**What is being asked**
Copy exactly the lines of the records below, and only those lines, beginning with the line that contains "Write part 3" and ending with the line that contains "front: float = -9.0".
___ Dataset rows
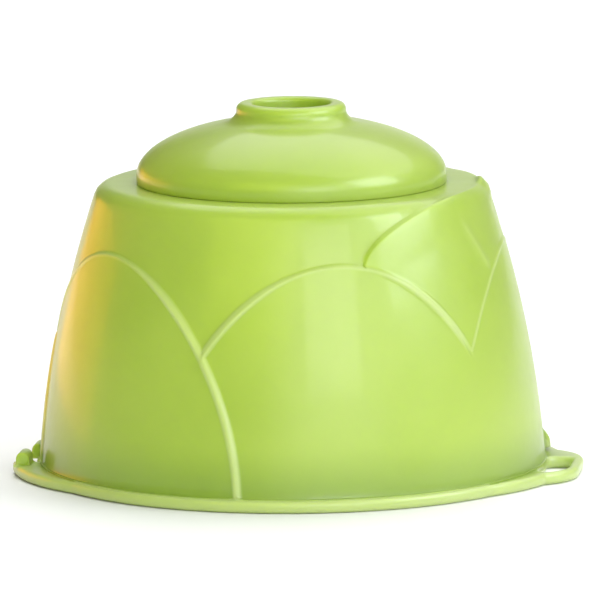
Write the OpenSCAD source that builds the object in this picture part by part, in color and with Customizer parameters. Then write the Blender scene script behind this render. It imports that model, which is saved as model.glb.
______
___ Dataset rows
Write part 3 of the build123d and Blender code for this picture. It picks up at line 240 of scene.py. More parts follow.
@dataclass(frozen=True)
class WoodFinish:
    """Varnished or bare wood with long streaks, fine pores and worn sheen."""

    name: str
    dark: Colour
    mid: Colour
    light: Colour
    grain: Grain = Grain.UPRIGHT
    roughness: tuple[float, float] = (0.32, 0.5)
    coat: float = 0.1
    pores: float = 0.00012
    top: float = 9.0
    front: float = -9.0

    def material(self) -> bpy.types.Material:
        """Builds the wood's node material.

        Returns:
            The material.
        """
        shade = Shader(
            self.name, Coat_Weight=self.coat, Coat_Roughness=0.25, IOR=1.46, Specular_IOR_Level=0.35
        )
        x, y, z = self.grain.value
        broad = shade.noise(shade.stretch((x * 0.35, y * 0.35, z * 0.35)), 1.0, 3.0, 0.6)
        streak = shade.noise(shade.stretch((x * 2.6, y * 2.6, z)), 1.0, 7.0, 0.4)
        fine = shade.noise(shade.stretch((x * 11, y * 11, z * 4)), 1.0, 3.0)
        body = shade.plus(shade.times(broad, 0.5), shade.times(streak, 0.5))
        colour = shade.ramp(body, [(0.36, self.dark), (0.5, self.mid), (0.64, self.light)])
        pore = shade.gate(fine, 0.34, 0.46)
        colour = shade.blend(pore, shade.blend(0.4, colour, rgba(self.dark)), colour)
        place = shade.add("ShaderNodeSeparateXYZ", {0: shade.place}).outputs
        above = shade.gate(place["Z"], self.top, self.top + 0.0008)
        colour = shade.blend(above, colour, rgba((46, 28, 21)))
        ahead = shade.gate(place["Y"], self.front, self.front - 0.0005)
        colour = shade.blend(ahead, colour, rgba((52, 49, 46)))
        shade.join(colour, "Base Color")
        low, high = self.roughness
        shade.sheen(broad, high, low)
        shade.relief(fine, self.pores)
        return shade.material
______
___ Dataset rows
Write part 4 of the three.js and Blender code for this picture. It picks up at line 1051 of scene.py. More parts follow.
______
**Final answer**
Write part 3 of the build123d and Blender code for this picture. It picks up at line 240 of scene.py. More parts follow.
@dataclass(frozen=True)
class WoodFinish:
    """Varnished or bare wood with long streaks, fine pores and worn sheen."""

    name: str
    dark: Colour
    mid: Colour
    light: Colour
    grain: Grain = Grain.UPRIGHT
    roughness: tuple[float, float] = (0.32, 0.5)
    coat: float = 0.1
    pores: float = 0.00012
    top: float = 9.0
    front: float = -9.0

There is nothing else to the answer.